**Data lines**
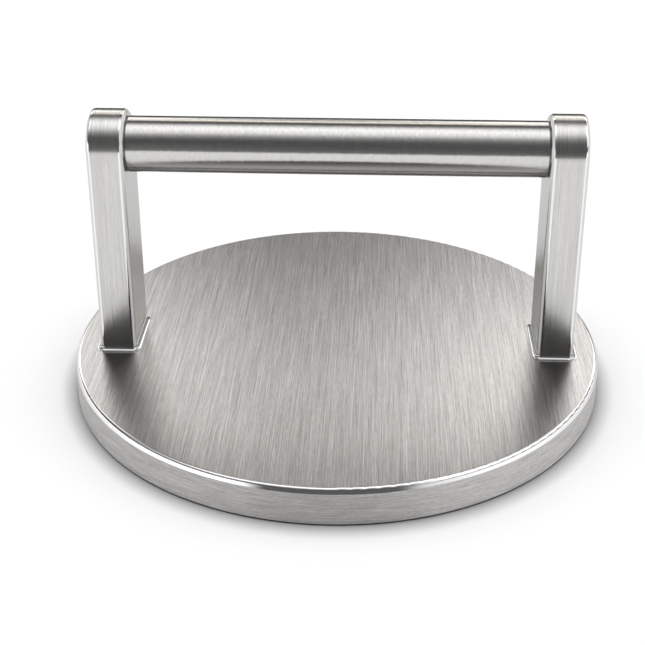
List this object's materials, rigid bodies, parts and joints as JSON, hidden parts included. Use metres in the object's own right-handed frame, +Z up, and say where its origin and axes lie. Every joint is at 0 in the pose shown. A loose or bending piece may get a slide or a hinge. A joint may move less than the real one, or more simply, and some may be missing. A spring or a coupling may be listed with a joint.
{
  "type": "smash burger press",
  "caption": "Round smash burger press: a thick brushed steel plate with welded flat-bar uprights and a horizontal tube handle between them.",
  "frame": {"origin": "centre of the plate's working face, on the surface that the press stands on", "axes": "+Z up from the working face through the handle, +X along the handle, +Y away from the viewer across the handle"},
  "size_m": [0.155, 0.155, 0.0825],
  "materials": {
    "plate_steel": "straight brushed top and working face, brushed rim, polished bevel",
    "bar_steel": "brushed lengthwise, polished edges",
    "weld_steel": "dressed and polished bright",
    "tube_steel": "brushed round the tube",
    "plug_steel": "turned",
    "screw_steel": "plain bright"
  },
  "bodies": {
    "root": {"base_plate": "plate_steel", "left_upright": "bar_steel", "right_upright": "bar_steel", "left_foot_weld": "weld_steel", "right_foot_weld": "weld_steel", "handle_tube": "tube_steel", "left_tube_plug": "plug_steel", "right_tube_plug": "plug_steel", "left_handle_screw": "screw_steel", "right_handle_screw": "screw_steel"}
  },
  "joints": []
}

==

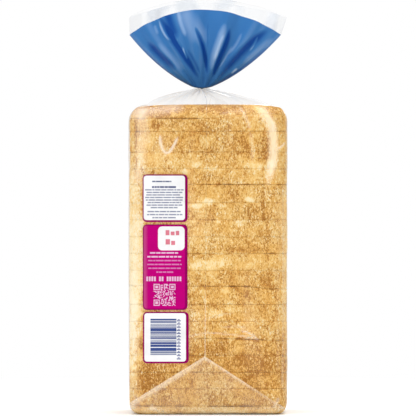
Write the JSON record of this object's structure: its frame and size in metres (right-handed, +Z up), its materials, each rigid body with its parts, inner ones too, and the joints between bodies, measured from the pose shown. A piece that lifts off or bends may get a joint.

**What is required**
Identify how many lines in the entries above include the string "between", then state that number alone.

**Problem solution**
2